Wednesday, 9 December 2020

Those who support locking-down in response to SARS-CoV-2 are like weird locusts. Instead of eating the crops; these locusts prevent growth and harvest. That is to say that they prevent economic activity, which is an implicit consumption of an especially perverse sort. In any case, they leave despair and literal starvation in their wake.

Tasers

Sunday, 6 December 2020

State officials should not use tasers as devices to compel positive acts. I have made and explained this point elsewhere, but I believe that I have failed to do so previously in this 'blog.

When tasers were introduced to policing, they were presented to the public as devices to stop attackers, without potentially lethal force. It would take some contrivance to present a situation in which such use of a taser would not be preferable to lethal force.

But tasers also inflict pain. And police officers quickly began using them to hurt people until those people complied, even when compliance was a positive act, such as moving one's body in some way. The pain inflicted by a taser is sufficiently severe that it will cause people to act in ways that will lead to their convictions, as when a taser was used to induce a suspect to produce a urine sample. Used to motivate behavior, a taser is a device of torture. Judges have acquiesced to this use of torture to compel positive acts. Almost no one speaks out against it. The taser has become a socially accepted device of torture.

Making Your Vote (or Non-Vote) Count

Sunday, 14 June 2020

In nearly every election of a state official, even those in which only a few hundred voters participate, the margin of victory is more than one vote. What that means is that, if any one voter had refrained from voting, or if any one abstaining voter had not abstained, the candidate who won would still have won. Some people — even some very intelligent people — conclude that the vote of an individual has no efficacy beyond that of other acts of expression. Those people are missing something.

Indeed, one's vote or refusal to vote has absolutely no effect on the election at hand. There are various things that one can do prior to the election which may help one candidate to achieve a margin of victory, or prevent another from achieving such a margin. But one's own vote isn't going to make any difference in that election.
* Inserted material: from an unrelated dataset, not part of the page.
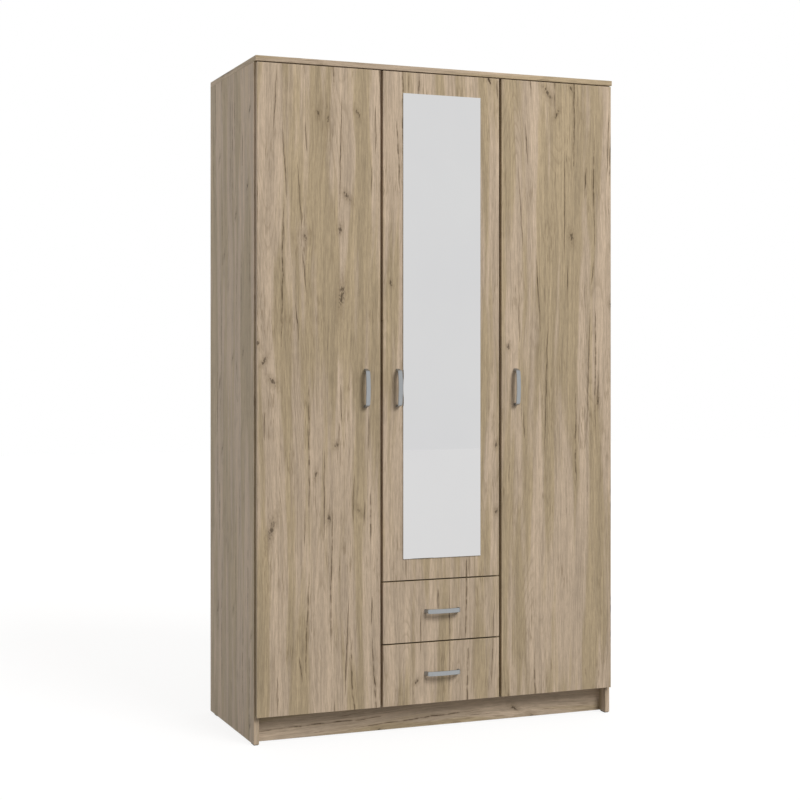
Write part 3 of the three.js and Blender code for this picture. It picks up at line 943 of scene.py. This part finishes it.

However, as potential candidates and parties decide what to do with future elections in mind, they look at margins of victory in past elections. Potential candidates decide whether to run and, if they choose to run, how to position themselves, informed by those margins. Parties decide their platforms and whom to nominate, informed by those margins. With large margins in their favor, they feel free to alienate a greater number of potential voters; with small margins or with losing margins, they consider what to do differently in order to pull voters who previously voted for another, or who didn't vote at all.

Thus, an individual vote or the decision not to vote has a small effect — but its only effect — on later elections and on behavior of those who are acting with concern for later election.

The least effective thing that a potential voter can do is to vote for a candidate whom he or she dislikes. People in America who have held their noses to vote for the Democratic or Republican nominee in order to stop the nominee of the other party did worse than to throw-away their votes; they have helped to ensure that the next pair of choices would likewise be disagreeable, and that the behavior of officials in the mean time would likewise be disagreeable. It is only if one genuinely thought that one of these candidates were worthwhile that one should have voted for him or for her, and then still only to affect the next election and interim behavior of officials.

The most effective thing that a potential voter as such can do is to vote for a candidate of whom that voter approves, even if that candidate has no chance of winning, or to submit a ballot from which no candidate receives a vote. An increasing number of people are doing the latter, either in expression that no candidate is worthy, or to challenge the legitimacy of the process in a way that makes it difficult for these people to be dismissed as apathetic by apologists for the process.